Social empowerment in this case study is evidenced in the democratic vote, which encourages people to engage critically with social problems in the local community and proposals to alleviate them, along with encouraging participation in local voluntary and community groups. This has the potential also to increase social cohesion and social inclusion. In addition, empowerment in the form of self-development (increasing the confidence and assertiveness of citizens to formulate and articulate their demands and proposals to directly improve the local area) was present, along with increased awareness of the local community, and the chance for community groups to establish closer working practices.

This research suggests that participatory democracy may be important for social well-being, especially through increasing freedom, equality and solidarity and the capabilities and abilities of people to act. SPERI’s call for work on various fronts towards a new civic capitalism is of fundamental importance for the future of democracy and social well-being in Britain. I would argue that social quality and social empowerment must be at the heart of these proposals, including the deepening of genuinely participatory democratic and egalitarian social relationships in the workplace and local community. This would renew RH Tawney’s (1952, p.38) social democratic desire not for simple equality of incomes, but for equality of life chances and equality of ‘circumstances, institutions and manner of life’ for post-industrial Britain.

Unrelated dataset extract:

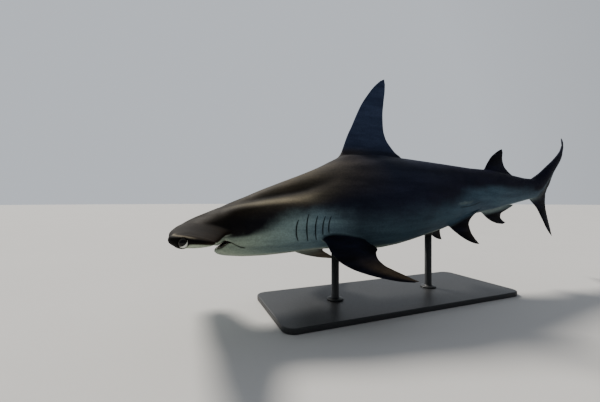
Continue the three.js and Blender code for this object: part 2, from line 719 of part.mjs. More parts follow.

Herrmann, P. (2012) ‘Social Empowerment’, in Van der Maesen, L.J.G. & Walker, A. (eds.)Social Quality: From Theory to Indicators, Basingstoke: Palgrave Macmillan, pp.198-223.

Phillips, D. (2006) Quality of Life: Concept, Policy and Practice, Abingdon: Routledge.

Tawney, R.H. (1952) Equality, London: George Allen & Unwin Limited.

Van der Maesen, L.J.G. & Walker, A. (eds.) (2012) Social Quality from Theory to Indicators, Basingstoke: Palgrave Macmillan.